Tuesday, November 15, 2005

Web statistics lingo (Page View, Visit, Hit explained)

Can you please tell me the difference between a hit, a page view and a visit? We can get reports from our hosting services, but don't know what they mean. -LS

The terms involved with studying site statistics (a.k.a. Web analytics), can be confusing. Therefore, I recommend that you only concern yourself with Page Views and Visits.

Here's the difference:

  • Page View- Each individual Web page a visitor browses to is tracked as a single Page View.
  • Visit- When a visitor arrives at your Web site, hopefully they proceed to browse one or more pages. Depending on the tracking software used, the whole experience from the time the first page is viewed to the time the visitor leaves your site -- and everything they do during that time -- can be referred to as a Visit. One individual visitor can have many visits to your site over time and is then referred to as a returning visitor. A unique visit refers to someone visiting your site for the first time.
  • Hits- Each of the number of files downloaded when a visitor views a page is referred to a Hit.
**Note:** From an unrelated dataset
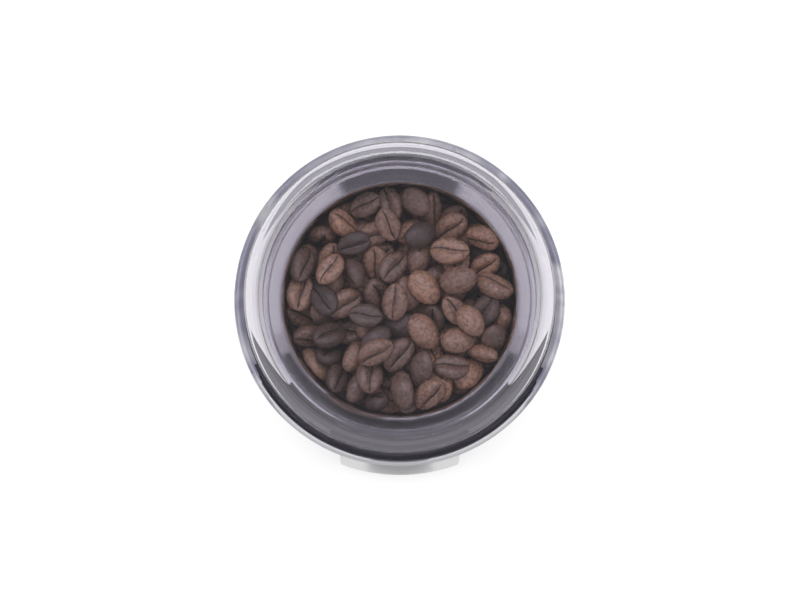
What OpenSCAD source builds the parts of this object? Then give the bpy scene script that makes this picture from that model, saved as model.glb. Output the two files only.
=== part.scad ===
// Electric spice grinder: press-down smoked lid, lift-out steel bowl with a two-wing
// blade, and a brushed motor in a waisted housing with a steel front panel.
// Millimetres. +Z up, origin on the standing surface under the motor axis, front is -Y.

/* [Bowl] */
// Inside radius of the steel bowl
bowl_r = 34; // [32:0.5:36]
// Depth of the bowl's straight wall
bowl_depth = 50.1; // [46:0.5:56]
// Sheet thickness of the bowl
bowl_t = 0.9; // [0.7:0.1:1.2]
// How far the flared lip stands out beyond the inside of the bowl
lip_reach = 6; // [5:0.5:7]
// Height of the flared lip
lip_h = 6; // [5.5:0.1:7]
// Radius of the bead on the lip's edge
bead_r = 0.9; // [0.7:0.1:1.1]
// Wall of the plastic ring under the bowl
ring_t = 1.9; // [1.6:0.1:2.4]
// Height of the plastic ring around the bowl's foot
ring_h = 27.7; // [22:0.5:32]
// Number of keys that stop the bowl turning
key_count = 3; // [3:1:5]

/* [Blade] */
// Tip radius of the blade
blade_r = 30; // [27:0.5:31]
// Thickness of the blade
blade_t = 1.5; // [1.2:0.1:1.8]
// Width of a blade wing at its root
blade_w = 12; // [9:0.5:14]
// Upward bend of one wing's tip, in degrees
tip_up = 24; // [10:1:30]
// Downward bend of the other wing's tip, in degrees
tip_down = 14; // [5:1:18]
// Height of the hub that carries the blade
hub_h = 6.1; // [5.5:0.1:8]

/* [Lid] */
// Height of the lid above the bowl's rim
headroom = 33; // [26:1:42]
// Wall of the lid
lid_t = 2.2; // [1.8:0.1:2.6]
// Inward draft of the lid's wall from flange to crown
lid_draft = 1; // [0.5:0.1:1.5]
// Radius of the lid's crown edge
crown_r = 3; // [2.4:0.1:3.6]
// Depth of the recess in the lid's top
recess_d = 0.8; // [0.4:0.1:1]
// Travel of the lid when it is pressed
press = 3.5; // [2.5:0.1:4.5]
// Direction of the lid's key, counted from +X
key_angle = 148.5; // [140:0.5:155]
// Width of the lid's key
key_w = 7.4; // [6:0.1:9]

/* [Collar] */
// Height of the neck that the lid fits over
neck_h = 12; // [10:0.5:14]
// Wall of the well that holds the bowl
well_t = 2.4; // [2.1:0.1:2.8]
// Thickness of the deck and the well's floor
floor_t = 2.5; // [2:0.1:3]
// Thickness of the collar's flange on the housing
flange_t = 2; // [1.6:0.1:3]

/* [Housing] */
// Wall of the housing
wall = 2; // [1.8:0.1:2.4]
// How far the housing's ends stand out beyond its waist
end_flare = 2.3; // [1:0.1:3]
// How far the base stands out beyond the housing
base_flare = 2.9; // [1.5:0.1:4]
// Height of the base pan's rim
base_rim_h = 11; // [10:0.5:14]
// Thickness of the base pan's floor
plate_t = 2.5; // [2:0.1:3]
// Height of the rubber feet
foot_h = 3; // [2:0.5:5]
// Radius of the rubber feet
foot_r = 6.5; // [5:0.5:8]

/* [Front panel] */
// Width of the steel front panel
panel_w = 41; // [34:0.5:46]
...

For example, if you had a Web page containing only 6 photos, viewing that page would generate 7 hits (6 for the photos, and one for the HTML file that contains them). A page view can contain hundreds of hits and so hits are not a reliable way to measure website traffic. This is the reason to focus on measuring page views, and not hits.

To provide an example, 1 "Visit" to a Web site might include 3 "Page Views" and a total of 21 "Hits". In addition, a site might have had 1,000 visitors within a month comprised of 100 unique visitors, each of whom visited the site 10 times.